I’ve learned the hard way that no one over 45 needs to share a room. Once, in Thailand, I discreetly switched off a noisy fan at 2am, and the 50-plus woman I was sharing a room with woke up with a start, and punched open a window, still fast asleep. ‘I need air-con,’ she howled.
But if the retreat is in an historic listed building, and you have to share with a stranger, pack ear-plugs and a Mute anti-snoring device.
If you’re going away with a small tour group, it’s good to book a few excursions in advance. But don’t fill out your dance card completely. You don’t know who you’re going to meet, or how lazy you want to be.
In the past, the idea of women going on solo adventures was considered ‘brave’ or ‘eccentric’. That’s all changed now.
But even for budding Freya Starks, when it comes to nightlife, it can be easier for men. I usually wear myself out visiting museums, then retire early — when really I’m gagging for a Martini.

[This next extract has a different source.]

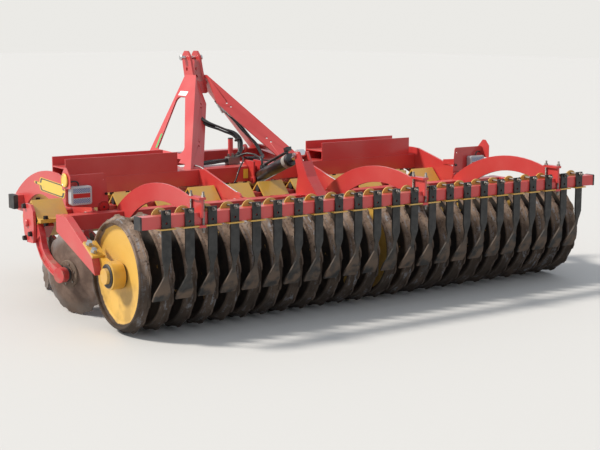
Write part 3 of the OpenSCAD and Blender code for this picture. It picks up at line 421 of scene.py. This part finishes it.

In Ecuador I met a couple who’d had supper with Meg Ryan when she was filming there. Meg was dining solo but she breezed over to their table and said: ‘Mind if I join you? It’s always more fun to have supper with other people.’ If Meg can do it, we all can.
TOP TIPS FOR HOLIDAYING ALONE
Be brave! It can feel like a giant leap travelling on your own, but you’re unlikely to regret it.
Take heart that there are many like-minded people feeling exactly the same way.
Chat before you go. On a group trip, a friendly hello via a forum or email with other people helps to break the ice.
Don’t expect romance. Most single travellers want to fall in love with a destination, not a person. Focus on friendship instead.
Make the most of your guide. They’re there to ensure you have the best time; don’t feel afraid to ask for advice.
Have fun. It’s your well-earned break, so do as you please. Holiday companies will never pressurise you into taking on things you don’t feel comfortable with.
Remember that one in four British adults has never married, or is divorced or widowed.
Act relaxed — even if you’re not quite feeling it. Couples who say: ‘On your own? How brave,’ often have absolutely nothing to say to each other over dinner.
Instead of feeling like Jenny no-mates, ask strangers to take photos of you at famous landmarks so you can send them to friends back home.